I don’t show a source (I’m the one who coined the term “Rule of Five” in this context) but I show the simple calculation, which is easily verifiable. The chance of randomly picking one sample with a parameter value above the true population median for that parameter is, by definition, 50%. We ask “what is the probability that I could happen to randomly choose five samples in a row that are all above the true population median?” It is the same chance as flipping five coins and getting all heads. The answer is 1/2^5 or 3.125% Likewise, the probability that we could have just picked 5 in a row that were all below the true population median is 3.125%. That means that there is a 93.75% chance that some were above and some were below – in other words, that the median is really between the min and max values in the sample. It’s not an “assumption” at all – it is a logically necessary conclusion from the meaning of the word “median”.

You can verify this experimentally as well. Try generating any large set of continuous values you like using any distribution you like (or just define a distribution function for such a set). Determine the median for the set. Then randomly select 5 from the set and see if the known population median is between the min and max values of those 5 samples. Repeat this a large number of times. You will find that 93.75% of the time the known median will be between the min and max values of the sample of 5.

I believe I also made it clear that this only applies to the median and not the mean. I further stated that if, on the other hand, you were able to make the determination that the distribution is symmetrical then, of course, it applies to the mean as well. Often, you may have reason to do this and this is no different than the assumption in any application of a t-stat or z-stat based calculation of a CI (which are always assumed to be symmetrical).
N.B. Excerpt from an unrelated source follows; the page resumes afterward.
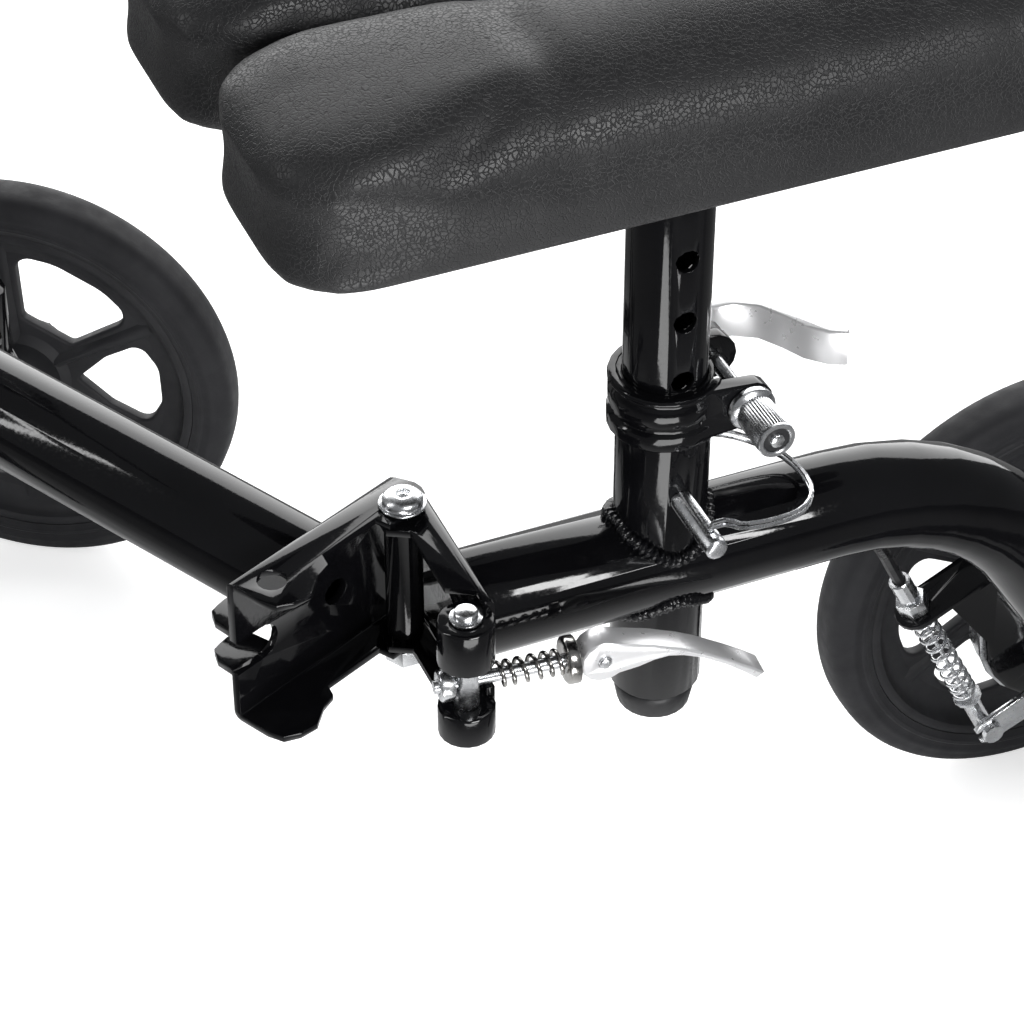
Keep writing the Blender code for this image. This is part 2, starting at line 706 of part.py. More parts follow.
def build_rear_bracket():
    near, far = LATCH_Y + 1 * MM, 9.0 * MM
    outline = [(WEB_REAR_X + 1 * MM, near), (WEB_REAR_X + 1 * MM, far)]
    outline += arc_points((0, 0), 9.0 * MM, 90, 180, 6)
    outline += [(-9.0 * MM, -7.5 * MM), (-1.8 * MM, -11.5 * MM), (-1.8 * MM, -42.0 * MM),
                (WEB_REAR_X - PLATE_T - 0.6 * MM, -47.0 * MM),
                (WEB_REAR_X - PLATE_T - 0.6 * MM, near)]
    top = FRONT_TOP - FLANGE_T - GAP
    bottom = FRONT_BOTTOM + PLATE_T + GAP
    obj = channel(WEB_REAR_X, -0.03, top, bottom, outline)
    barrel = rod(HINGE_BARREL_R, (0, 0, TUBE_Z + bottom + FLANGE_T / 2),
                 (0, 0, TUBE_Z + top - FLANGE_T / 2), 14)
    upper = rod(BOSS_R, (LATCH_X, LATCH_Y, TUBE_Z + BOSS_TOP - BOSS_TOP_H),
                (LATCH_X, LATCH_Y, TUBE_Z + BOSS_TOP), 20, 0.6 * MM)
    lower = rod(BOSS_R, (LATCH_X, LATCH_Y, TUBE_Z + BOSS_BOTTOM),
                (LATCH_X, LATCH_Y, TUBE_Z + BOSS_BOTTOM + BOSS_LOW_H), 20, 0.6 * MM)
    join(obj, barrel, upper, lower)
    slot = LATCH_SLOT_H / 2
    slot_end = LATCH_Y + 4.6 * MM
    cut(obj,
        box((0.02, 0.04, 2 * slot), (WEB_REAR_X, slot_end - 0.02, LATCH_Z)),
        rod(slot, (WEB_REAR_X - 0.01, slot_end, LATCH_Z), (WEB_REAR_X + 0.01, slot_end, LATCH_Z),
            16),
        rod(HINGE_PIN_R + GAP, (0, 0, TUBE_Z - 0.06), (0, 0, TUBE_Z + 0.06), 14),
        rod(CROSS_PIN_R + GAP, (LATCH_X, LATCH_Y, TUBE_Z - 0.06),
            (LATCH_X, LATCH_Y, TUBE_Z + 0.06), 14))
    return place(obj, "rear_hinge_bracket", BLACK_PAINT)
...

Furthermore, you certainly should not use a function that generates a normally distributed random number if you know it not to be normally distributed and I don’t believe I recommended otherwise. If you know the median and the mean of the distribution you intend to generate are not the same, then you can’t count on Excel’s normdist function to be a good approximation. For the sake of simplicity, I gave a very limited set of distributions functions for random values in Excel. But we can certainly add a lot more (triangular, beta, lognormal, etc.)

My approach is not to assume anything you don’t have to. If you don’t know that the distribution isn’t lopsided, you can simulate that uncertainty, too. Is it possible that the real distribution could actually be lognormal? Then put a probability on that and generate accordingly. Why “assume” something is true if we can explicitly model that we are uncertain about something?

Thanks,

Doug

Computing the Value of Information

 Originally posted at http://www.howtomeasureanything.com, on Monday, December 08, 2008 10:08:08 PM, by Unknown.
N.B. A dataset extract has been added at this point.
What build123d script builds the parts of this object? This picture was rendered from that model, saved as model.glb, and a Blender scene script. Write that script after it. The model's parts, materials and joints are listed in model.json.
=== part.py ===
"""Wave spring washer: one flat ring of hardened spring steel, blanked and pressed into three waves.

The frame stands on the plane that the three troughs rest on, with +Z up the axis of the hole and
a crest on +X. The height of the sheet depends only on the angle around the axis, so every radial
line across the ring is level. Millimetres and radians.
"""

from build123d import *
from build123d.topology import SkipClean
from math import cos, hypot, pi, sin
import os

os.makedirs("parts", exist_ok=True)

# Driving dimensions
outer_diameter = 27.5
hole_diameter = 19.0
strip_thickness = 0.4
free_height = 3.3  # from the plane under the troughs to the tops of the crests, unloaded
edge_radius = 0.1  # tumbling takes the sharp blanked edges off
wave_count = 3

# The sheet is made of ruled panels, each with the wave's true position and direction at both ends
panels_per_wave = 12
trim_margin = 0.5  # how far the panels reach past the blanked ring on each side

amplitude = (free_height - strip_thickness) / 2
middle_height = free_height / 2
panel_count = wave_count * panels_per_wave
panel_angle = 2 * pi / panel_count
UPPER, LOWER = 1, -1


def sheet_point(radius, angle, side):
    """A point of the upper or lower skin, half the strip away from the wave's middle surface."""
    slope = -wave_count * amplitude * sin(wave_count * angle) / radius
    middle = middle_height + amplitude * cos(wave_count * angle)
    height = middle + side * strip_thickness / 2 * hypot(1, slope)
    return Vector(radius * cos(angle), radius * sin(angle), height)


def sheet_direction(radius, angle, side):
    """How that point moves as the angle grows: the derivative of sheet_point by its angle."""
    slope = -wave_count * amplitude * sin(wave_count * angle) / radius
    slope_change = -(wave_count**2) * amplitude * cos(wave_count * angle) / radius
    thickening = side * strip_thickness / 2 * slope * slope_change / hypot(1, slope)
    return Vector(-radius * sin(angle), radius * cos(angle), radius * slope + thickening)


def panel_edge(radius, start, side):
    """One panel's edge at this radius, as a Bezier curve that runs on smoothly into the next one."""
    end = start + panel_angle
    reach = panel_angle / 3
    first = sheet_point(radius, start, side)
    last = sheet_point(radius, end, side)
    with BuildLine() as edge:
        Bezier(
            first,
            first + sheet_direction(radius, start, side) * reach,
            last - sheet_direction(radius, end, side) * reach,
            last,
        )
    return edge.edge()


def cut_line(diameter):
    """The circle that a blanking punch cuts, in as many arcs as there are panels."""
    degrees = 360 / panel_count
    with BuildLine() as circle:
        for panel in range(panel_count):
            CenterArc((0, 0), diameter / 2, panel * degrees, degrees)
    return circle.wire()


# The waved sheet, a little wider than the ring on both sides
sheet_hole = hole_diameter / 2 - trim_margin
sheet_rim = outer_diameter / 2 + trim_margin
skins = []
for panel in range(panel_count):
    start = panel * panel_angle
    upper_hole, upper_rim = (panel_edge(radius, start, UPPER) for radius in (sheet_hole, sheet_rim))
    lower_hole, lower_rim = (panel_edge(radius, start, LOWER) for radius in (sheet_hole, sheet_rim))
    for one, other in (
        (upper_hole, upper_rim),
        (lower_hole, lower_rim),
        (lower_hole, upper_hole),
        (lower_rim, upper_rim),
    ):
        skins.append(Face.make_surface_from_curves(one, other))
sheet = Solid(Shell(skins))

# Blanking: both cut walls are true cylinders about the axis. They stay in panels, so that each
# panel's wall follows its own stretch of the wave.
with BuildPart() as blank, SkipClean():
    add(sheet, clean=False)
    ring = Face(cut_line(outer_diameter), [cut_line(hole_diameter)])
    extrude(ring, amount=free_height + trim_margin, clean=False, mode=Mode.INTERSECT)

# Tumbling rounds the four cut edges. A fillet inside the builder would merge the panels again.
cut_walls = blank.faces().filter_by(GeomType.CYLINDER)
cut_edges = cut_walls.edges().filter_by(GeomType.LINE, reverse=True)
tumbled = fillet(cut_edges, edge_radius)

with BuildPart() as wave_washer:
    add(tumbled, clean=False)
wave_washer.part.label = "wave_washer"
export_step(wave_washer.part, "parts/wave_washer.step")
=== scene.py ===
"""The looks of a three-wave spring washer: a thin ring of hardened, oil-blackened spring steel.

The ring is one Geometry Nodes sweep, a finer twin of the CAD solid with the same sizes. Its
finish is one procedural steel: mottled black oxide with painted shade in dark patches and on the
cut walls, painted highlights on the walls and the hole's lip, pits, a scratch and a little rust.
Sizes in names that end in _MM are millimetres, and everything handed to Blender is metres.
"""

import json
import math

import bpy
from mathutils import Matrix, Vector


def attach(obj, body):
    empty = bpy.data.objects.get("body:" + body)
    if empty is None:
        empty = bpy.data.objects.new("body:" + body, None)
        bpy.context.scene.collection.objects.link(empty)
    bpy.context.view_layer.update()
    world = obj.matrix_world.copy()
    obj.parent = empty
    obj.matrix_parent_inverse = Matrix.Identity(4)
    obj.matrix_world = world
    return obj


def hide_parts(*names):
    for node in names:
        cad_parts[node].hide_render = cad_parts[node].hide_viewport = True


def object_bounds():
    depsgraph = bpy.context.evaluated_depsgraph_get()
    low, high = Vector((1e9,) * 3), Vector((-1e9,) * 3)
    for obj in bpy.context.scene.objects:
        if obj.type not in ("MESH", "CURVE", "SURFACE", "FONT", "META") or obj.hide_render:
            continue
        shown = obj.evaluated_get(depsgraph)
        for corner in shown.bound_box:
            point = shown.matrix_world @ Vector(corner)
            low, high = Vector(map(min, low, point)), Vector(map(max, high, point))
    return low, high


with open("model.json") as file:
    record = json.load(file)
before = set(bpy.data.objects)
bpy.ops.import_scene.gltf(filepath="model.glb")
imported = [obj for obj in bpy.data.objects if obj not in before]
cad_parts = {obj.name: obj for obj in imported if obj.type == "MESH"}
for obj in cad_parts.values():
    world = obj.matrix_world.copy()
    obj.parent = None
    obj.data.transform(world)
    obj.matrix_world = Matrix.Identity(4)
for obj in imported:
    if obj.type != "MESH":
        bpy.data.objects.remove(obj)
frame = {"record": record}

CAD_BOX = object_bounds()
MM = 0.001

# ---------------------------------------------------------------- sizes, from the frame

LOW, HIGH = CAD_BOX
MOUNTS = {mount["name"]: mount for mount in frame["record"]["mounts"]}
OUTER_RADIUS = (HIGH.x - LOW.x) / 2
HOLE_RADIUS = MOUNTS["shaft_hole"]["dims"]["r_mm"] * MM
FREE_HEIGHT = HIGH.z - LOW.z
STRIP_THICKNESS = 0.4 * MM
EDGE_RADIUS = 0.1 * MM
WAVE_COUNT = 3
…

“I’m trying to quickly identify the items I need to spend time measuring. In your book, you determine what to measure by computing the value of information. You refer to a macro that you run on your spreadsheet that automatically computes the value of information and thus permits you to identify those items most worth spending extra time to refine their measurements. Once I list potential things that I might want to measure, do I estimate, using my Calibrated Estimators, a range for the chance of being wrong and the cost of being wrong and using something like @RISK, multiply these two lists of probability distributions together to arrive at a list of distributions for all the things I might want to measure? Then, do I look over this list of values of information and select the few that have significantly higher values of information?

I don’t want you to reveal your proprietary macro, but am I on the right track to determining what the value of information is?”
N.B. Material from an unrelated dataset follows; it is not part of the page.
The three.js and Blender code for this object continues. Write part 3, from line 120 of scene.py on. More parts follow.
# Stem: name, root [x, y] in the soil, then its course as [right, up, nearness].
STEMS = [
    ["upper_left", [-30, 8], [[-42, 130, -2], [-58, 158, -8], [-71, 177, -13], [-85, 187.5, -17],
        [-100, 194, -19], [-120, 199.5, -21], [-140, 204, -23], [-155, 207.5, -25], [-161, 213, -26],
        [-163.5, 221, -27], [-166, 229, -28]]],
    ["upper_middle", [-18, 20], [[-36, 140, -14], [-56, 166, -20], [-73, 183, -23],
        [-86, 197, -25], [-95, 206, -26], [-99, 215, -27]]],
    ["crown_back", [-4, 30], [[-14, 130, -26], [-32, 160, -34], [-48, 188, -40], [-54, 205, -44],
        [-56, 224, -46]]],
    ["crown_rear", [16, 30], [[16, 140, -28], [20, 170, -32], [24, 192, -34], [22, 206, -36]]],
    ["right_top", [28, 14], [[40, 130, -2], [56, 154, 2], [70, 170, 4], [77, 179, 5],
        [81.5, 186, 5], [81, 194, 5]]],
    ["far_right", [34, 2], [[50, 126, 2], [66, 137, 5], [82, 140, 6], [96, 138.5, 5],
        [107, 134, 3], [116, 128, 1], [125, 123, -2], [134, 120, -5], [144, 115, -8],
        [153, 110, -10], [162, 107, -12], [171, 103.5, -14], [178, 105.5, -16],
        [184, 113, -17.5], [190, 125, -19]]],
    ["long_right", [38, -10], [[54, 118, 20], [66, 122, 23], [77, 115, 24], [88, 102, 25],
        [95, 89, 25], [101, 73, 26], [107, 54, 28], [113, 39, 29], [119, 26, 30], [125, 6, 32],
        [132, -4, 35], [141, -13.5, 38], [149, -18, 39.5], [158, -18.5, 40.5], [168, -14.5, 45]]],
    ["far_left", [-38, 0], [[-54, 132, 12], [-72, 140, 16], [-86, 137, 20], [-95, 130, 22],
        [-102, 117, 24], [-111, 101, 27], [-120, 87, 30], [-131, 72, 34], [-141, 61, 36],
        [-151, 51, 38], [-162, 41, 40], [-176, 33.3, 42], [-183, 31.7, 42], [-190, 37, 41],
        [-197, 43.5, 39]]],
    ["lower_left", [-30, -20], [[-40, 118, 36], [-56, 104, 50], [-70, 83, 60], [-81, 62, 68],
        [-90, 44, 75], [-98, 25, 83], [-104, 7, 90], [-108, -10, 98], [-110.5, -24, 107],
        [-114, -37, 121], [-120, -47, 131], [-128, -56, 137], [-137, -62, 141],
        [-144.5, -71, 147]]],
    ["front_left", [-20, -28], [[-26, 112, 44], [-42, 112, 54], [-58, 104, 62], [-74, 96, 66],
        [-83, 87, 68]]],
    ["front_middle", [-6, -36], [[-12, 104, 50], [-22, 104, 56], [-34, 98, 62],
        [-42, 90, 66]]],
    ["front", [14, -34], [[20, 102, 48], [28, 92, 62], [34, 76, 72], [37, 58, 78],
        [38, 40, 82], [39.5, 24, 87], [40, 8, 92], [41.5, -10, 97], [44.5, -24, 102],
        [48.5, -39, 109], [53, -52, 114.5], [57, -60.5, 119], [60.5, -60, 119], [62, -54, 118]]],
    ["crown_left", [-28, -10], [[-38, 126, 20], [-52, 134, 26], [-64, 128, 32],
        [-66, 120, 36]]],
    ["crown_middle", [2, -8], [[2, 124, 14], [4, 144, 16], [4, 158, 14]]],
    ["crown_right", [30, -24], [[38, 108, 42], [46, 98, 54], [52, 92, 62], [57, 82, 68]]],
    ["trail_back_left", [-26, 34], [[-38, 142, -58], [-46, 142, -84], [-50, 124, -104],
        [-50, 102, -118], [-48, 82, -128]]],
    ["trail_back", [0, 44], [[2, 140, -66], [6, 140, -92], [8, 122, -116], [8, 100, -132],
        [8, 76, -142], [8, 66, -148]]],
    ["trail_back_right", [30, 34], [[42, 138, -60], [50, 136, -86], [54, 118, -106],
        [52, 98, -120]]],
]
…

You were on track right up to the sentence that starts Once I list potential things that I might want to measure. You already have calibrated estimates by that point. Remember, you have to have calibrated estimates first before you even can compute the value of information. Once the value of information indicates that you need to measure something, then its time to get new observations. As I mention in the book, you could also use calibrated estimates for this second round, but only if you are giving them new information that will allow them to reduce their uncertainty.

So, first you have your original calibrated estimates, THEN you compute the value of information, THEN you measure the things that matter. In addition to using calibrated estimators again (assuming you are finding new data to give them to reduce their ranges) I mention several methods in the book including decomposition, sampling methods, controlled experiments, and several other items. It just depends on what you need to measure.

Also, the chance of being wrong and the cost of being wrong can already be computed from the original calibrated estimates you provided and the business case you put them in. You do not have to estimate them separately in addition to the original calibrated estimates themselves. Look at the examples I gave in the chapter on the value of information.

My macros make it more convenient to more complicated information values, but they are not necessary for the simplest examples. Did you see how I computed the information values in that chapter? I already had calibrated estimates on the measurements themselves. Try a particular example and ask me about that example specifically if you are still having problems.

Thanks for your use of my book and please stay in touch.

Doug Hubbard